Are the photos from there supernatural?
There is the one at the top, which skeptics could easily dismiss as the glare from a camera’s flash.
Can such a flash cause so much of a luminosity on a marble statue? We’ll let photographers ponder that. Does it detract from the power of the photo? Better asked: can Heaven not use natural forces to impart supernatural attentiveness?
That one at the top left, that is not so much light as a partial color silhouette. Is it a bit too unusual? Is God not more subtle? Has it been photo-shopped?
We have no answer to that, as we also are not very sure about the one under it, this time seeming to be Jesus but perhaps also a bit too defined. Was it superimposed?
The next one, above, on the right, looks more natural, and thus more authentic, as if to form Our Lady’s crown of stars. And to the left is a huge orb of light next to a statue on “Apparition Hill.” Orbs of light are well-known to those who research spiritual manifestations (when they are not effects of a moist camera lens; this one seems a bit too large for such a ready explanation).
We have no doubt a good number are manifestations. On the right is a fulguration captured as a pastor visited an orphanage.
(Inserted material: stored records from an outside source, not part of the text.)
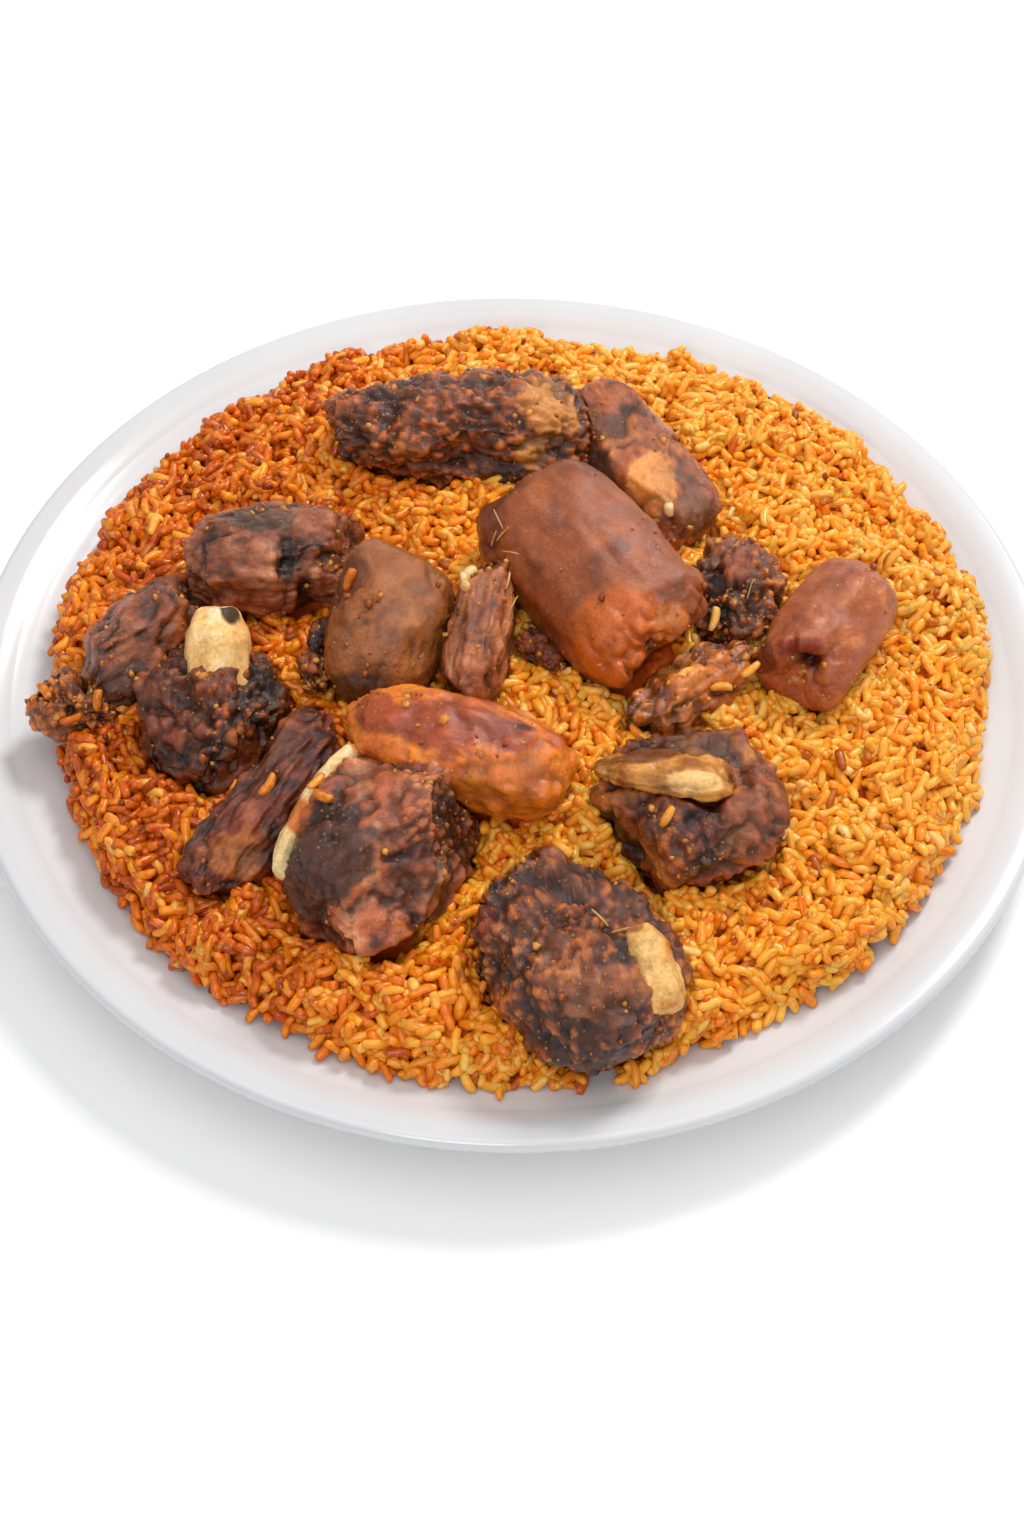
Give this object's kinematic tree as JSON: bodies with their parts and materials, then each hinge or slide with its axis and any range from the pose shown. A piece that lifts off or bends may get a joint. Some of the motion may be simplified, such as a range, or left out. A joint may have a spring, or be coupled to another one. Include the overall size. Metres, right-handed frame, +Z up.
{
  "type": "plate of jollof rice",
  "caption": "Round white plate heaped with orange jollof rice and topped with fried and stewed pieces of meat, some on the bone.",
  "frame": {"origin": "centre of the plate's foot, on the table", "axes": "+Z up, -Y towards the diner, +X to the diner's right"},
  "size_m": [0.3298, 0.3298, 0.0729],
  "materials": {
    "glazed_stoneware": "glossy",
    "jollof_rice": "cooked rice, oily",
    "fried_meat": "browned crust, oily",
    "stewed_skin": "glazed skin",
    "golden_crust": "glazed crust",
    "cooked_bone": "satin"
  },
  "bodies": {
    "root": {"plate": "glazed_stoneware", "rice": "jollof_rice", "skin_barrel": "stewed_skin", "golden_oval": "golden_crust", "tail_roll": "stewed_skin", "crusty_rib": "fried_meat", "slab": "fried_meat", "char_lump": "fried_meat", "round_left": "fried_meat", "heart_lobe": "fried_meat", "heart_slice": "fried_meat", "block_front": "fried_meat", "shank_left": "fried_meat", "wedge_left": "fried_meat", "crumbly_end": "fried_meat", "rib_strip": "fried_meat", "chunk_right": "fried_meat", "tendon_flap": "fried_meat", "scrap_left": "fried_meat", "scrap_middle": "fried_meat", "knuckle_front": "fried_meat", "shank_bone": "cooked_bone", "block_bone": "cooked_bone", "chunk_bone": "cooked_bone", "knuckle_bone": "cooked_bone"}
  },
  "joints": []
}
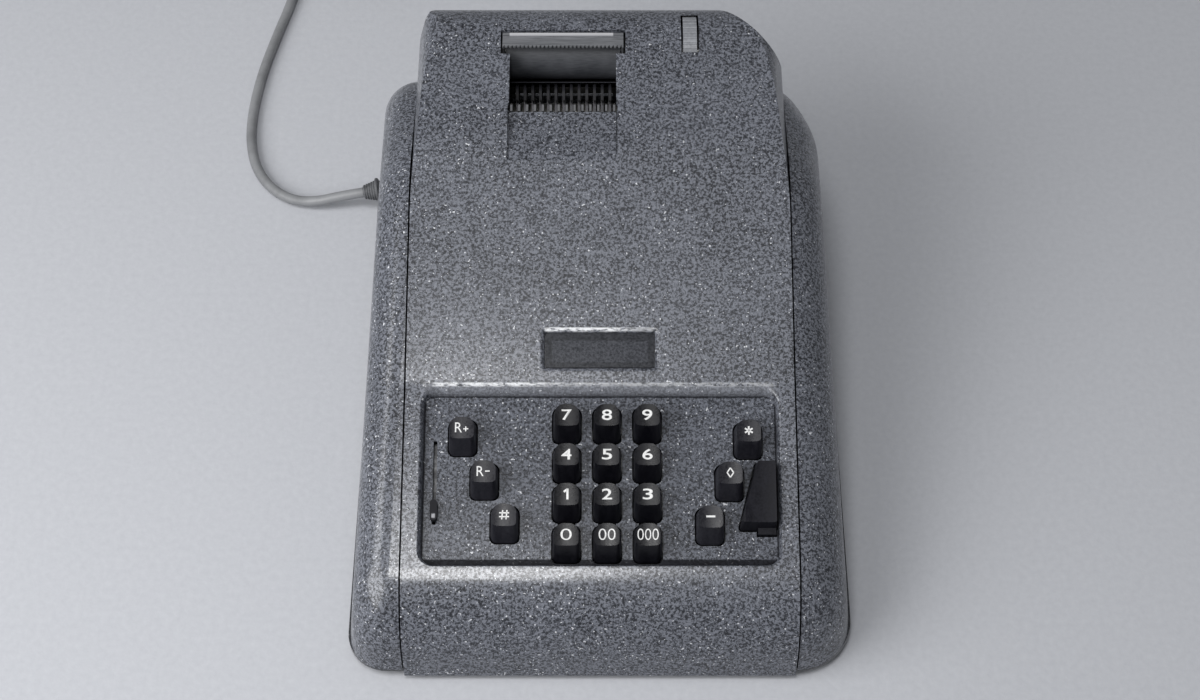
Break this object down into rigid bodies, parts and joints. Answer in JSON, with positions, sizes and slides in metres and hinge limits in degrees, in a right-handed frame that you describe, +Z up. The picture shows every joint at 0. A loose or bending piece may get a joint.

It materialized in several photographs.
Said the friend who sent this to us, “A ray of light came over Father Peter as he was praying. Wow. I do hope and pray to be a channel of heavenly blessing to this humble Christian orphanage in a very rural village of Uganda.”
A defect in the cell phone? Or better seen as a spur to prayer? We’ll go with the latter: better to believe than not to believe. It seems to us that Heaven rewards faith more readily than it does skepticism.
[Michael Brown upcoming retreats in Tampa and New Orleans]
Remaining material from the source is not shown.